Pour lui, « il va falloir que tous les gouvernants imaginent des solutions plus efficaces, définissent des filets de sécurité plus appropriés, bien ciblés pour amortir cet élan de colère que pourraient susciter ces changements à venir. Donc, 2012 sera probablement une année qui va venir produire un certain dépassement au niveau social, au niveau de la contestation, si les politiques n’inventent pas de nouveaux modes de régulation de la vie des citoyens, de la satisfaction de leurs besoins primaires ».

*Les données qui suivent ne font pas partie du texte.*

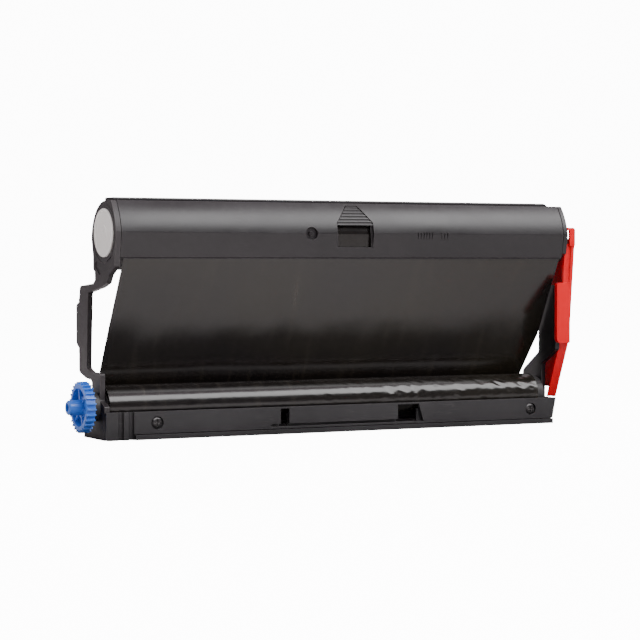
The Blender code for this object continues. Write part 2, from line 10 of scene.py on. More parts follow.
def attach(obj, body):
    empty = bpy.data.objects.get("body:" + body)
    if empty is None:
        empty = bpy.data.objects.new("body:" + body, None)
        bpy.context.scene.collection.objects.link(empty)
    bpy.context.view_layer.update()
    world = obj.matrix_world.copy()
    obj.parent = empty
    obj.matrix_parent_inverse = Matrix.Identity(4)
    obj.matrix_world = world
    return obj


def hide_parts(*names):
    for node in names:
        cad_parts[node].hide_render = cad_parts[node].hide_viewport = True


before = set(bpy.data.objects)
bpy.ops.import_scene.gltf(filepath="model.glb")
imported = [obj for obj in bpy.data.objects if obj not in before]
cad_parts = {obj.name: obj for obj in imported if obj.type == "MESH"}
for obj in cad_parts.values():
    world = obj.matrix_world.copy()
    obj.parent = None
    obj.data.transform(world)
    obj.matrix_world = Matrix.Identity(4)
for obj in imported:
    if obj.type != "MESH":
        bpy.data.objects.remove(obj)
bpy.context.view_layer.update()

MM = 0.001

# All sizes below are in millimetres. Spool axes and centres of curves are (Y, Z).
SUPPLY_AXIS = (-9.4, 87.3)
TAKEUP_AXIS = (0.0, 13.8)

# Round housing
FRONT_CENTRE = (4.1, 83.6)
FRONT_RADIUS = 27.3
FRONT_WALL = 1.9
FRONT_SWEEP = (143.1, 172.2)       # degrees about the centre, from the top to the foot
REAR_CENTRE = (-11.5, 84.6)
REAR_RADIUS = 16.2
REAR_WALL = 1.4
FLAT_TOP = 100.8
RIDGE_TOP = 102.2
SHELL_SEAM = -13.3                 # where the front shell ends against the ridge
SHELL_FOOT = 76.5
DIMPLE = (-21.0, 87.4)             # (X, Z)
BODY_HALF = 109.4

# Thumb catch and its window
CATCH_MIDDLE = 0.7
CATCH_HALF = 8.7
CATCH_OUTER = 27.2                 # radii about the front shell's centre
CATCH_INNER = 26.2
RECESS_FLOOR = 25.9
WINDOW_HALF = 8.2

# Side plates
PLATE_OUTER = 112.0
PLATE_INNER = 109.7
SHAFT_HOLE = 2.9

# Tray and bar
BAR_FRONT = -11.7
BAR_BACK = -9.9
BAR_TOP = 11.9
LIP_LEFT = -99.0
BAR_SCREWS = ((-88.8, 7.0), (99.0, 7.0))
SCREW_HOLE = 1.4
BAR_GROOVES = (-105.4, -100.7)
NOTCH_LEFT = (-30.5, -26.3)
NOTCH_RIGHT = (28.2, 39.0)
NOTCH_LOW = 3.4
NOTCH_HIGH = 11.2

# Film and take-up roll
FILM_LIP = (-19.85, 76.2)          # where the film bends over the rear shell's hooked lip
ROLL_RADIUS = 9.1
ROLL_ENDS = (-109.2, 104.8)
JOURNAL = 2.6                      # radius of the take-up shaft

GEAR_TEETH = 28
GEAR_ROOT = 9.7
LOCK_INNER = 115.4
LOCK_OUTER = 117.0


# --- camera, light and floor -------------------------------------------------

def add_camera():
    data = bpy.data.cameras.new("camera")
    data.lens = 118.7
    data.sensor_width = 36
    data.clip_end = 20
    camera = bpy.data.objects.new("camera", data)
    bpy.context.scene.collection.objects.link(camera)
    camera.location = (-0.4396, -0.8345, 0.0747)
    camera.rotation_euler = (math.radians(88.45), 0, math.radians(-27.5))
    bpy.context.scene.camera = camera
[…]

C’est un point de vue partagé par Cirille Nyeck qui renchérit que « cette embellie économique au demeurant va constituer une ressource stratégique importante au service des leaders politiques ou alors une ressource stratégique importante qui pourra constituer une source de conflits. Parce que là où il y a le miel, c’est aussi là où il y a les abeilles ».

Pour s’en convaincre, il rappelle le conflit majeur survenu en Côte d’Ivoire, le poumon économique, en dehors du Nigeria, de la zone CEDEAO (Communauté économique et douanière des Etats de l’Afrique de l’Ouest, ndlr) et la déstabilisation de la Libye qui, elle, constituait le principal bailleur de fonds de beaucoup de pays africains. « Du coup, note-t-il, cette résurgence de conflits dans ces pays a un lien très étroit avec leur potentiel de prospérité économique ».

« Lorsqu’on sait que l’Afrique centrale est une région scandaleusement riche, située dans le golfe de Guinée avec tout ce que cela regorge comme richesse halieutique et pétrolière, avec la découverte dans la plupart des pays d’Afrique centrale des gisements importants de pétrole, il ne nous est pas tout à fait interdit de projeter des risques importants pour cette sous-région, si le management politique au plus haut niveau ne tient pas compte effectivement de l’aspiration longtemps exprimée des citoyens de cette sous-région à avoir un niveau de vie acceptable », conclut alors Nyeck.